How can veterans best utilize their VA home loan benefit for wealth building?
Veterans can leverage their VA home loan benefit not just for their primary residence, but also potentially for purchasing multi-unit properties (up to four units) or even as a refinancing tool. By using the loan to acquire income-generating real estate, they can build equity, generate rental income, and diversify their investment portfolio without a down payment.
Why is a Roth IRA or Roth TSP option particularly beneficial for veterans?
A Roth IRA or Roth TSP allows contributions to be made with after-tax dollars, meaning qualified withdrawals in retirement are completely tax-free. This is especially beneficial for younger service members who may be in lower tax brackets during their active duty and anticipate being in higher tax brackets during retirement, providing significant tax savings over the long term.
What should veterans look for in a financial advisor?
Veterans should seek a fee-only financial advisor who acts as a fiduciary, meaning they are legally obligated to act in the client’s best interest. Look for advisors with certifications like CFP® and specific experience working with military pensions, VA benefits, and the unique financial challenges of the veteran community.
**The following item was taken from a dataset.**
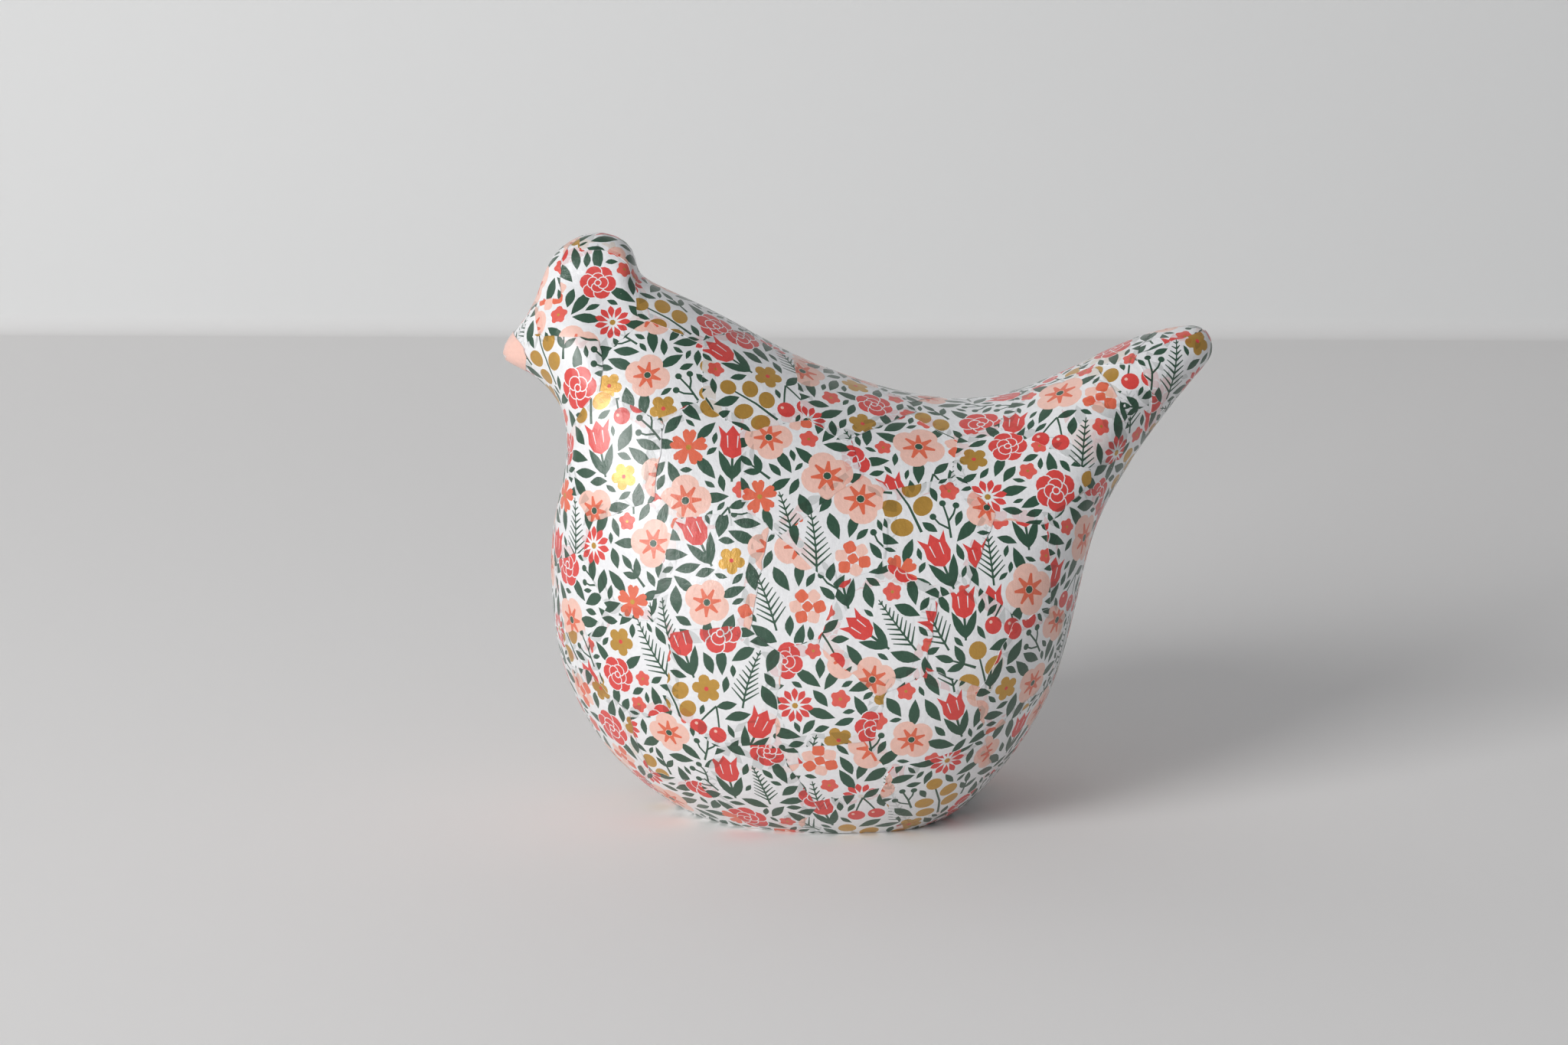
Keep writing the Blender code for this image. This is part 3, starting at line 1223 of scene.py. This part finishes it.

Avoid advisors who earn commissions from selling specific products.
Is it ever a good idea to pay off low-interest debt instead of investing?
While debt reduction is generally positive, aggressively paying off low-interest debt (e.g., a 3% auto loan) can be a missed opportunity if that capital could instead be invested in a diversified portfolio expected to yield higher returns (e.g., 7-8% annually). It’s crucial to distinguish between “good” debt (low-interest, potentially tax-deductible, or for appreciating assets) and “bad” debt (high-interest consumer debt like credit cards) and prioritize accordingly.